In they all trooped, chatting away, kids running around delighted to see Grandma and Seanair (Gaelic for Grandad) back.  My heart was beating so loudly in my ears that I thought I was going to pass out, but even so, I couldn’t bring myself to ask.  I was desperate to know, but equally desperate to remain blissfully ignorant.  After what seemed like an eternity, Mum said to Dad that he’d better give us an update.  “There’s good news and bad news,” he said, glass of wine in hand and looking years younger already.  “The good news is, it’s not cancer.”  Now I realised that Mum had had this broad grin on her face since she arrived back on the island and that they both had a bounce in their step that had been missing for so long.  Never has the word “diabetes” sounded so sweet.  He went on to explain that things were still serious, but with some, admittedly major, dietary and lifestyle changes, along with some medication, things were looking so much brighter than they had been a few short hours before.  I heard little more…my daddy was going to be ok…that’s all that mattered.  I was quiet for a while, then disappeared upstairs to utter the most heartfelt prayer of thankfulness I have ever said…and also to have a good cry, tears of sheer and utter joy, as well as the release of months of pent up emotion. 

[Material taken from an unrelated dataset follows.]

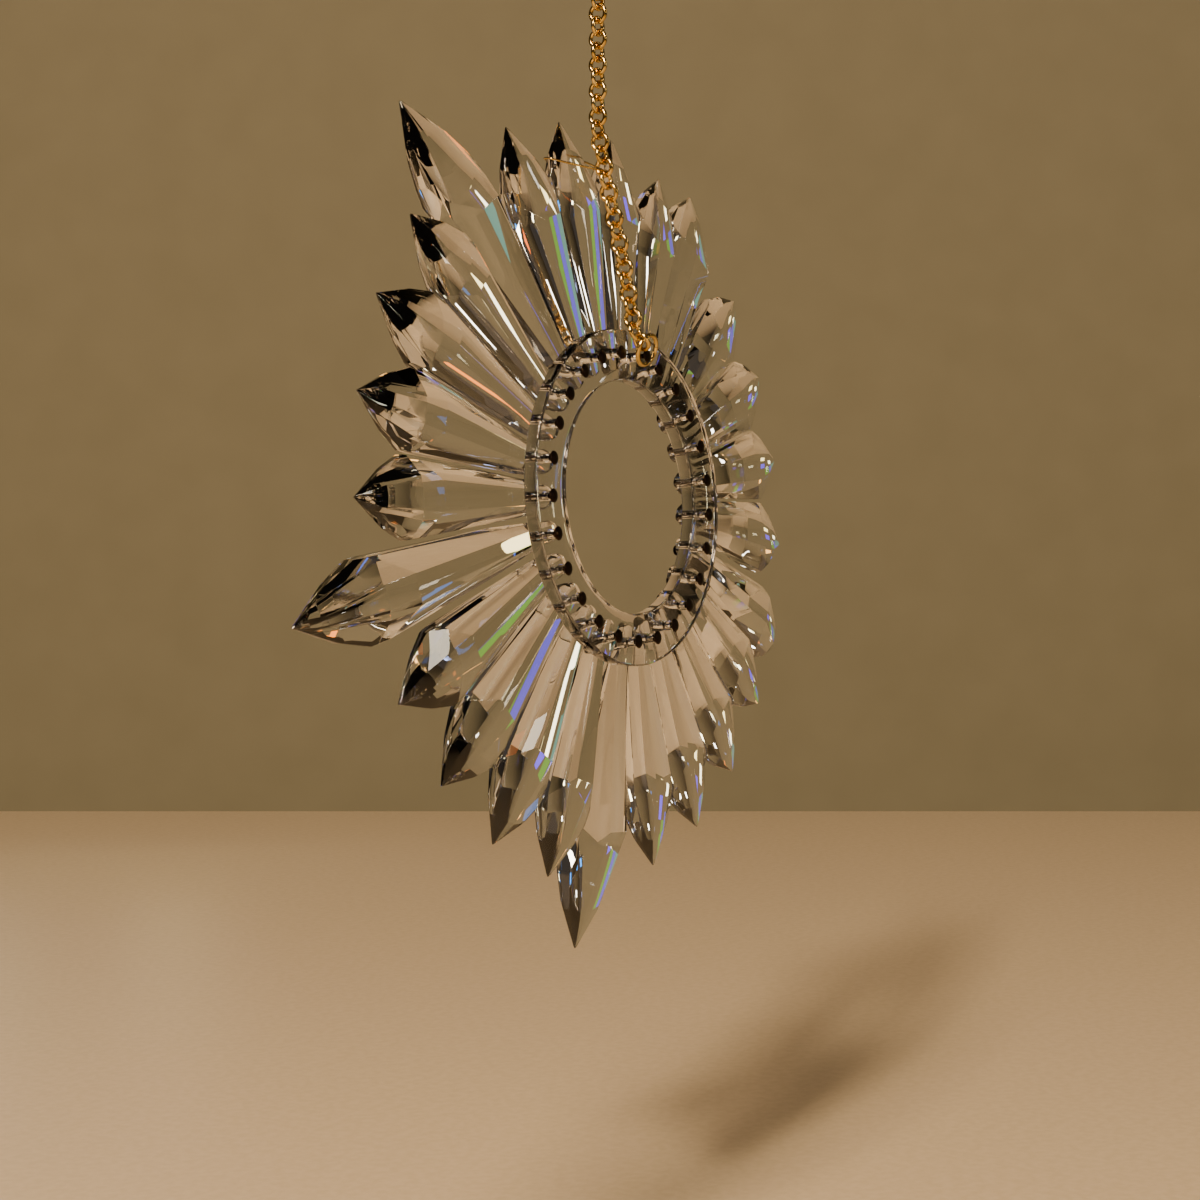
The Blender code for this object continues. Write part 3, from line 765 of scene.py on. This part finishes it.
def add_staging(name, corners, finish):
    """A flat sheet of the studio, through its corners in turn."""
    bm = bmesh.new()
    bm.faces.new([bm.verts.new(corner) for corner in corners])
    mesh = bpy.data.meshes.new(name)
    bm.to_mesh(mesh)
    bm.free()
    mesh.materials.append(finish)
    item = bpy.data.objects.new(name, mesh)
    bpy.context.scene.collection.objects.link(item)


def add_soft_light(name, right, back, up, width, height, power, colour):
    """A soft light aimed at the sunburst's middle. It stays out of the picture, but the glass and metal show it."""
    light = bpy.data.lights.new(name, "AREA")
    light.shape = "RECTANGLE"
    light.size = width
    light.size_y = height
    light.energy = power
    light.color = from_hex(colour)[:3]
    item = bpy.data.objects.new(name, light)
    bpy.context.scene.collection.objects.link(item)
    item.location = from_middle(right, back, up)
    item.rotation_euler = (MIDDLE - item.location).to_track_quat("-Z", "Y").to_euler()
    item.visible_camera = False


# Small tinted lamps for the crystal's fire: each one's place in metres right, back and up from the middle, its
# width and height, its brightness and its colour
FIRE_LAMPS = [
    ("blue_white_lamp", (0.707, 0.015, 0.510), 0.05, 0.05, 3.0, "b4c6ff"),
    ("orange_lamp", (0.695, -0.472, 0.307), 0.06, 0.06, 3.0, "ff6a08"),
    ("cyan_lamp", (0.869, -0.046, 0.158), 0.08, 0.08, 3.2, "0098ff"),
    ("cream_lamp", (0.913, 0.101, 0.085), 0.06, 0.06, 10.0, "fff0c0"),
    ("white_lamp", (0.650, 0.319, 0.471), 0.06, 0.06, 9.0, "fff6e6"),
    ("violet_lamp", (-0.629, -0.123, 0.674), 0.08, 0.08, 1.0, "2408ff"),
    ("sky_lamp", (-0.223, 0.500, 0.560), 0.07, 0.07, 2.6, "0a70ff"),
    ("amber_lamp", (0.093, 0.520, 0.282), 0.04, 0.05, 3.0, "ff8010"),
    ("sunset_lamp", (-0.144, 0.520, 0.195), 0.05, 0.03, 4.0, "ffb860"),
    ("blue_lamp", (0.117, -0.896, 0.203), 0.06, 0.07, 1.4, "0830ff"),
    ("turquoise_lamp", (-0.226, 0.520, 0.250), 0.05, 0.05, 0.6, "0088e8"),
    ("green_lamp", (-0.218, 0.520, 0.065), 0.034, 0.10, 0.6, "38c800"),
    ("deep_blue_lamp", (-0.262, 0.520, 0.060), 0.040, 0.11, 0.8, "0620ff"),
    ("teal_lamp", (-0.320, 0.520, 0.040), 0.060, 0.11, 0.7, "00b0a8"),
    ("lilac_lamp", (-0.176, 0.520, -0.002), 0.03, 0.03, 1.6, "4a20ff"),
    ("candle_lamp", (-0.171, 0.520, -0.052), 0.03, 0.025, 4.0, "ffe6a0"),
    ("moon_lamp", (-0.243, 0.520, -0.029), 0.03, 0.03, 5.0, "fff2c8"),
]


def make_studio():
    floor = -FLOOR_DEPTH
    add_staging("floor", [from_middle(*at) for at in (
        (-3, -3, floor), (3, -3, floor), (3, WALL_DISTANCE, floor), (-3, WALL_DISTANCE, floor))], pale_stone())
    add_staging("backdrop", [from_middle(*at) for at in (
        (-3, WALL_DISTANCE, floor), (3, WALL_DISTANCE, floor), (3, WALL_DISTANCE, 2.5), (-3, WALL_DISTANCE, 2.5))],
        painted_wall())
    world = bpy.data.worlds.new("room")
    bpy.context.scene.world = world
    world.use_nodes = True
    world.node_tree.nodes["Background"].inputs["Color"].default_value = from_hex("8a7d70")
    world.node_tree.nodes["Background"].inputs["Strength"].default_value = 0.2
    add_soft_light("key_light", -0.35, -1.24, 0.74, 0.12, 0.12, 24.0, "ffe2bc")
    add_soft_light("floor_light", -0.16, -0.55, 0.55, 0.18, 0.18, 8.0, "ffdfb8")
    add_soft_light("window_light", 1.2, -0.6, 0.42, 0.12, 0.3, 1.6, "fff2d8")
    for name, place, width, height, brightness, colour in FIRE_LAMPS:
        add_soft_light(name, *place, width, height, pi * width * height * brightness, colour)


make_sunburst()
make_hanging()
make_studio()
add_camera()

That diagnosis was a “moment that mattered” in so many more ways than the obvious though.  In the months that have followed, my family and I have learned so much about diabetes (although we have much, much more to learn).  We have all become increasingly aware of what is actually in our food and the effects each ingredient can have on our health.  However, I think that one of the most important things which has followed on from this “moment that mattered” is my approach to life and my attitude towards my loved ones.  Having come so close, or at least having felt like I was coming close, to losing someone so adored and so important to me has made me realise where my priorities lie.  The little, annoying things no longer bother me.  So what if my parents phone in the middle of a TV programme or if the kids interrupt when I’m at a really intriguing part of a book.  Does it matter if a friend pops in to visit when I’ve got something on the cooker?  All of these and a myriad of other niggling little complaints no longer feature in my life.  I have found a peace and am capable of appreciating every moment, every little thing about all of my family.  I know that one day, we will inevitably be separated for a season, but until then, my 2013 “moment that mattered” has given me the encouragement I needed to live life to the full, surrounded by my wonderful family, enjoying and appreciating everyone and everything…even the moments that really don’t seem to matter so much, but are still important in their own special way.  Thanks to the diagnostic “moment that mattered”, I’m so indescribably thankful that my Dad, the children’s Seanair, has been able to take his place at the centre of so many more “moments that matter” in all of our lives. 

 

 
 
This post is an entry into the Lloyds Bank “Moments that Mattered” competition.